(GIVEN EXERCISE): Scan the data below and pick out the lines containing the word "where".

(INFORMATION SUPPLIED):

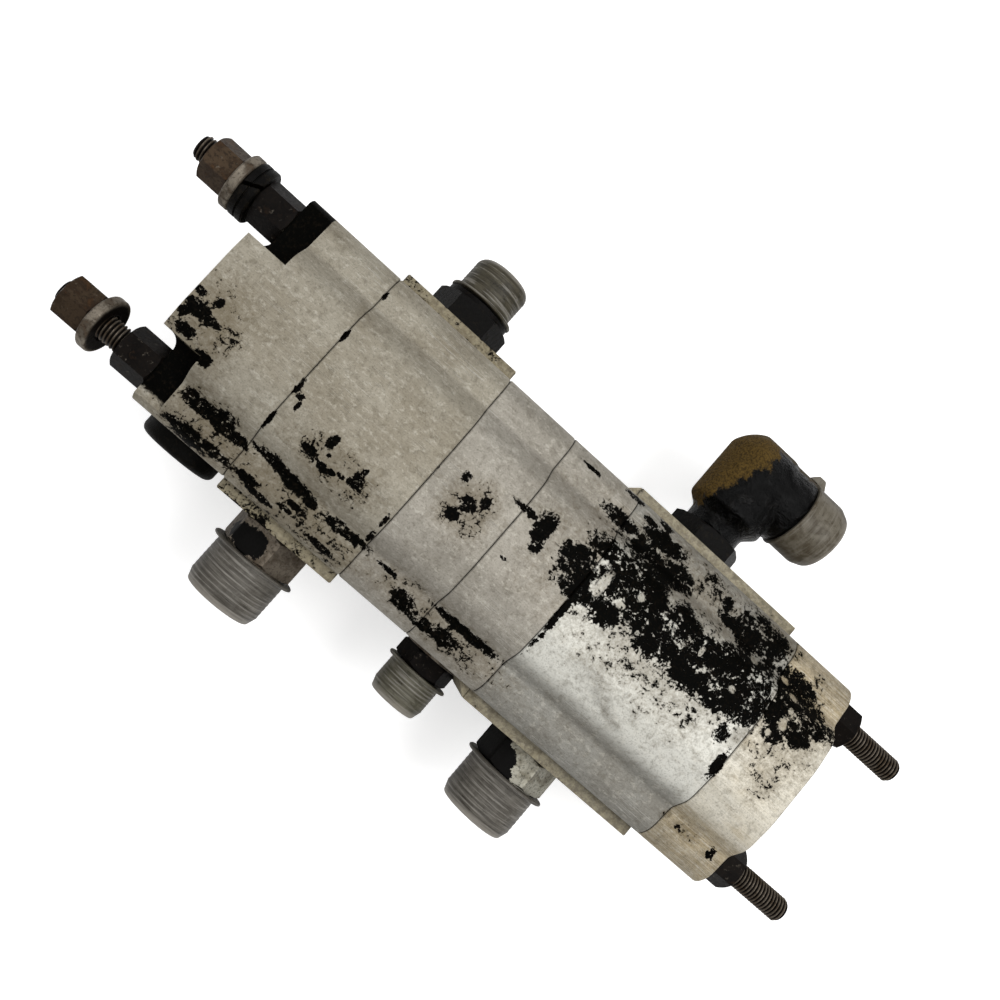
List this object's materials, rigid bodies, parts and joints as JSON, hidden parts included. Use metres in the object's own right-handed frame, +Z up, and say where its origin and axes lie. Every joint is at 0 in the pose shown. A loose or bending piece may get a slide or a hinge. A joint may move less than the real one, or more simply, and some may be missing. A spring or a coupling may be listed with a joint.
{
  "type": "tandem_gear_pump",
  "caption": "Used tandem gear oil pump: an aluminium block stack on long tie studs, capped port fittings on both sides and an elbow on the rear delivery port.",
  "frame": {"origin": "centre of the nose face, where the pump meets the machine that drives it", "axes": "+X from the drive end to the rear along the shafts, +Y to the delivery side, +Z up, the drive shaft above the idler"},
  "size_m": [0.3526, 0.2035, 0.12],
  "materials": {
    "block_aluminium": "machined from extruded bar, worn and oil stained",
    "stud_steel": "threaded full length, dark and oily",
    "nut_steel": "plain hexagon, dark with oil and a little rust",
    "washer_steel": "plain, worn",
    "shaft_steel": "ground",
    "bearing_aluminium": "machined",
    "bush_bronze": "bored",
    "seal_rubber": "moulded",
    "plug_black": "moulded, oily",
    "fitting_steel": "dark with oil, plating worn through in places",
    "cap_plastic": "thin moulded, cloudy"
  },
  "bodies": {
    "pump": {"bleed_screw": "nut_steel", "dowel_pins": "shaft_steel", "drain_block": "block_aluminium", "drain_fitting": "fitting_steel", "elbow": "fitting_steel", "elbow_lock_nut": "fitting_steel", "front_bearing_blocks": "bearing_aluminium", "front_bearing_bushes": "bush_bronze", "front_clamp_nuts": "nut_steel", "front_cover": "block_aluminium", "front_delivery_fitting": "fitting_steel", "front_lock_nuts": "nut_steel", "front_pressure_seals": "seal_rubber", "front_pump_body": "block_aluminium", "front_suction_fitting": "fitting_steel", "lower_tie_studs": "stud_steel", "middle_shaft_seals": "seal_rubber", "nose_shaft_seal": "seal_rubber", "rear_bearing_blocks": "bearing_aluminium", "rear_bearing_bushes": "bush_bronze", "rear_cover": "block_aluminium", "rear_nuts": "nut_steel", "rear_pressure_seals": "seal_rubber", "rear_pump_body": "block_aluminium", "rear_suction_fitting": "fitting_steel", "seal_circlip": "shaft_steel", "sealing_washers": "washer_steel", "seated_washer": "washer_steel", "section_seals": "seal_rubber", "side_plug": "plug_black", "spacer_block": "block_aluminium", "spring_washer": "washer_steel", "upper_tie_studs": "stud_steel"},
    "drive_train": {"drive_coupling": "shaft_steel", "front_drive_gear": "shaft_steel", "middle_coupling": "shaft_steel", "rear_drive_gear": "shaft_steel"},
    "front_idler": {"front_idler_gear": "shaft_steel"},
    "rear_idler": {"rear_idler_gear": "shaft_steel"},
    "front_suction_cap": {"front_suction_cap": "cap_plastic"},
    "rear_suction_cap": {"rear_suction_cap": "cap_plastic"},
    "front_delivery_cap": {"front_delivery_cap": "cap_plastic"},
    "drain_cap": {"drain_cap": "cap_plastic"},
    "elbow_cap": {"elbow_cap": "cap_plastic"},
    "loose_washer": {"loose_washer": "washer_steel"}
  },
  "joints": [
    {"name": "drive_spin", "type": "hinge", "parent": "pump", "child": "drive_train", "pos_m": [0.1, 0, 0.022], "axis": [1, 0, 0], "continuous": true},
    {"name": "front_idler_spin", "type": "hinge", "parent": "pump", "child": "front_idler", "pos_m": [0.0735, 0, -0.022], "axis": [1, 0, 0], "continuous": true},
    {"name": "rear_idler_spin", "type": "hinge", "parent": "pump", "child": "rear_idler", "pos_m": [0.208, 0, -0.022], "axis": [1, 0, 0], "continuous": true},
    {"name": "front_suction_cap_pull", "type": "slide", "parent": "pump", "child": "front_suction_cap", "axis": [0, -1, 0], "range_m": [0, 0.03]},
    {"name": "rear_suction_cap_pull", "type": "slide", "parent": "pump", "child": "rear_suction_cap", "axis": [0, -1, 0], "range_m": [0, 0.03]},
    {"name": "front_delivery_cap_pull", "type": "slide", "parent": "pump", "child": "front_delivery_cap", "axis": [0, 1, 0], "range_m": [0, 0.025]},
    {"name": "drain_cap_pull", "type": "slide", "parent": "pump", "child": "drain_cap", "axis": [0, -1, 0], "range_m": [0, 0.025]},
    {"name": "elbow_cap_pull", "type": "slide", "parent": "pump", "child": "elbow_cap", "axis": [1, 0, 0], "range_m": [0, 0.03]},
    {"name": "loose_washer_slide", "type": "slide", "parent": "pump", "child": "loose_washer", "axis": [1, 0, 0], "range_m": [0, 0.006]}
  ],
  "couplings": [
    {"joint": "front_idler_spin", "follows": "drive_spin", "ratio": -1},
    {"joint": "rear_idler_spin", "follows": "drive_spin", "ratio": -1}
  ]
}
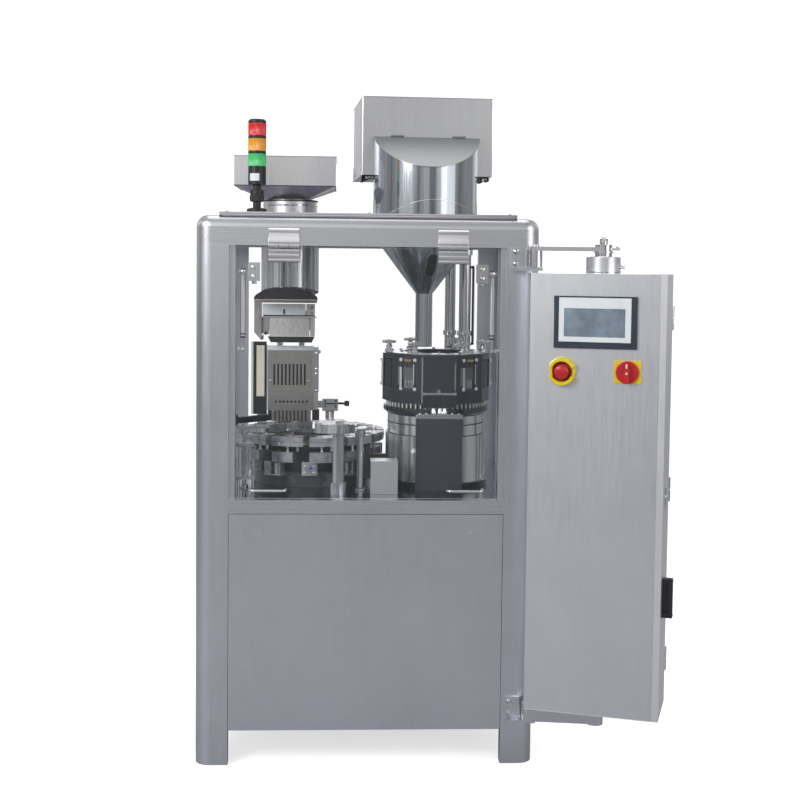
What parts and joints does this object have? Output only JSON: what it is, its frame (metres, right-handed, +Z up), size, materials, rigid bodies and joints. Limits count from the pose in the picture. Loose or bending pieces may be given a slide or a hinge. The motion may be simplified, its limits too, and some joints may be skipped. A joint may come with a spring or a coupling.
{
  "type": "automatic capsule filling machine",
  "caption": "Glazed stainless machine that fills hard capsules: turret, dosing station, capsule and powder hoppers, lifting door, signal tower and a control cabinet on swing arms.",
  "frame": {"origin": "on the floor, at the middle of the whole machine's plan with the control cabinet at rest", "axes": "+X to the right as seen from the front, +Y to the back, +Z up"},
  "size_m": [1.4134, 1.0828, 2.044],
  "materials": {
    "stainless": "brushed stainless sheet",
    "polished": "polished stainless",
    "mirror_table": "mirror-polished stainless plate",
    "clear": "clear acrylic",
    "chrome": "bright chrome",
    "black_plastic": "satin black plastic",
    "black_metal": "black anodised",
    "anthracite": "dark anodised aluminium",
    "aluminium": "machined aluminium",
    "tool_steel": "ground steel",
    "red_lens": "translucent red",
    "amber_lens": "translucent amber",
    "green_lens": "translucent green",
    "yellow": "yellow plastic",
    "red": "red plastic",
    "motor_paint": "blue-grey machine paint",
    "cast": "machined casting",
    "film": "clear cover plate with a tinted film",
    "panel_glass": "dark bezel with a grey screen"
  },
  "bodies": {
    "machine": {"frame_posts": "stainless", "top_frame": "stainless", "table_rails": "stainless", "roof_plate": "film", "table_plate": "mirror_table", "base_plate": "stainless", "front_rear_panels": "stainless", "side_panels": "stainless", "window_panes": "clear", "socket_screws": "tool_steel", "hinge_frame_leaves": "chrome", "tower_housing": "black_plastic", "green_lens": "green_lens", "amber_lens": "amber_lens", "red_lens": "red_lens", "capsule_hopper": "stainless", "feed_tube": "polished", "capsule_chute": "clear", "magazine_support": "aluminium", "turret_base": "black_metal", "closing_station": "tool_steel", "discharge_chute": "aluminium", "dosing_base": "polished", "head_columns": "polished", "dosing_cover": "black_metal", "powder_hopper": "polished", "feed_drive_box": "stainless", "drive_motor": "motor_paint", "shaft_supports": "cast", "index_boxes": "cast", "vacuum_pump": "motor_paint", "post_brackets": "stainless"},
    "front_door": {"door_pane": "clear", "door_handles": "chrome", "hinge_door_leaves": "chrome", "strut_door_clamps": "chrome"},
    "strut_rod": {"strut_rods": "chrome"},
    "strut_cylinder": {"strut_cylinders": "aluminium"},
    "magazine": {"magazine_block": "aluminium", "magazine_plate": "tool_steel", "adjuster_block": "aluminium"},
    "adjuster": {"adjuster_knob": "black_plastic"},
    "turret": {"turret_drum": "black_metal", "upper_segments": "tool_steel", "lower_segments": "tool_steel"},
    "dosing": {"dosing_bowl": "polished"},
    "tamping": {"tamping_head": "anthracite", "tamping_pins": "tool_steel", "tamping_knobs": "chrome"},
    "lid": {"hopper_lid": "stainless"},
    "agitator": {"powder_agitator": "polished"},
    "main_shaft": {"camshaft": "tool_steel"},
    "arms": {"swing_arms": "polished"},
    "cabinet": {"cabinet_shell": "stainless", "operator_panel": "panel_glass", "yellow_surrounds": "yellow"},
    "side_door": {"cabinet_side_door": "stainless", "cabinet_handle": "black_plastic"},
    "stop": {"stop_button": "red"},
    "main_switch": {"switch_knob": "red"}
  },
  "joints": [
    {"name": "front_door_lift", "type": "hinge", "parent": "machine", "child": "front_door", "pos_m": [-0.197, -0.325, 1.56], "axis": [-1, 0, 0], "range_deg": [0, 85]},
    {"name": "strut_lean", "type": "hinge", "parent": "machine", "child": "strut_rod", "pos_m": [-0.197, -0.28, 1.251], "axis": [1, 0, 0], "range_deg": [0, 24.6]},
    {"name": "strut_extend", "type": "slide", "parent": "strut_rod", "child": "strut_cylinder", "axis": [0, 0, 1], "range_m": [0, 0.0536]},
    {"name": "magazine_stroke", "type": "slide", "parent": "machine", "child": "magazine", "axis": [0, 0, 1], "range_m": [0, 0.015]},
    {"name": "adjuster_turn", "type": "hinge", "parent": "magazine", "child": "adjuster", "pos_m": [-0.287, 0.31, 1.026], "axis": [1, 0, 0], "continuous": true},
    {"name": "main_shaft_turn", "type": "hinge", "parent": "machine", "child": "main_shaft", "pos_m": [-0.197, 0.112, 0.42], "axis": [1, 0, 0], "continuous": true},
    {"name": "turret_index", "type": "hinge", "parent": "machine", "child": "turret", "pos_m": [-0.372, 0.092, 0.804], "axis": [0, 0, 1], "continuous": true},
    {"name": "dosing_index", "type": "hinge", "parent": "machine", "child": "dosing", "pos_m": [0.031, 0.032, 0.969], "axis": [0, 0, 1], "continuous": true},
    {"name": "tamping_stroke", "type": "slide", "parent": "machine", "child": "tamping", "axis": [0, 0, 1], "range_m": [0, 0.03]},
    {"name": "lid_lift", "type": "hinge", "parent": "machine", "child": "lid", "pos_m": [-0.00647, 0.04705, 1.918], "axis": [-0.9981, -0.061, 0], "range_deg": [0, 95]},
    {"name": "agitator_turn", "type": "hinge", "parent": "machine", "child": "agitator", "pos_m": [-0.008, 0.072, 1.7], "axis": [0, 0, 1], "continuous": true},
    {"name": "arm_swing", "type": "hinge", "parent": "machine", "child": "arms", "pos_m": [0.293, -0.352, 1.5], "axis": [0, 0, 1], "range_deg": [-35, 0]},
    {"name": "cabinet_turn", "type": "hinge", "parent": "arms", "child": "cabinet", "pos_m": [0.48883, -0.38127, 1.5], "axis": [0, 0, 1], "range_deg": [-20, 0]},
    {"name": "side_door_open", "type": "hinge", "parent": "cabinet", "child": "side_door", "pos_m": [0.70643, -0.34546, 0.85], "axis": [0, 0, 1], "range_deg": [0, 100]},
    {"name": "stop_press", "type": "slide", "parent": "cabinet", "child": "stop", "axis": [0.3173, 0.9483, 0], "range_m": [0, 0.005], "stiffness_N_per_m": 600},
    {"name": "main_switch_turn", "type": "hinge", "parent": "cabinet", "child": "main_switch", "pos_m": [0.53515, -0.52014, 1.209], "axis": [0.3173, 0.9483, 0], "range_deg": [0, 90]}
  ],
  "couplings": [
    {"joint": "strut_lean", "follows": "front_door_lift", "ratio": 0.28824},
    {"joint": "strut_extend", "follows": "front_door_lift", "m_per_rad": 0.03586},
    {"joint": "turret_index", "follows": "main_shaft_turn", "ratio": 0.083333},
    {"joint": "dosing_index", "follows": "main_shaft_turn", "ratio": -0.16667}
  ]
}
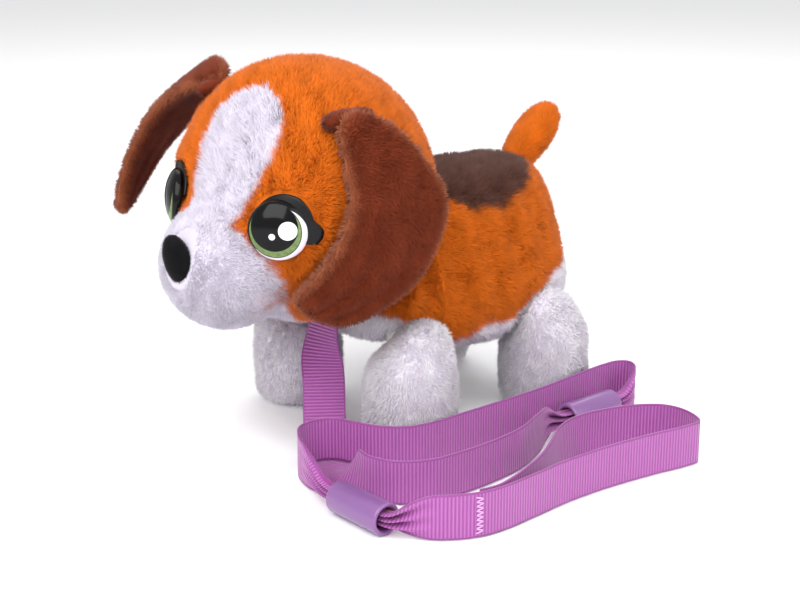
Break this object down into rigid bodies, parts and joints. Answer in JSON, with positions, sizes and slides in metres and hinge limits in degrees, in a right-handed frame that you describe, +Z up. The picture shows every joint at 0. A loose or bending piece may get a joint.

(SOLUTION TO THE EXERCISE):
List this object's materials, rigid bodies, parts and joints as JSON, hidden parts included. Use metres in the object's own right-handed frame, +Z up, and say where its origin and axes lie. Every joint is at 0 in the pose shown. A loose or bending piece may get a slide or a hinge. A joint may move less than the real one, or more simply, and some may be missing. A spring or a coupling may be listed with a joint.
  "frame": {"origin": "centre of the nose face, where the pump meets the machine that drives it", "axes": "+X from the drive end to the rear along the shafts, +Y to the delivery side, +Z up, the drive shaft above the idler"},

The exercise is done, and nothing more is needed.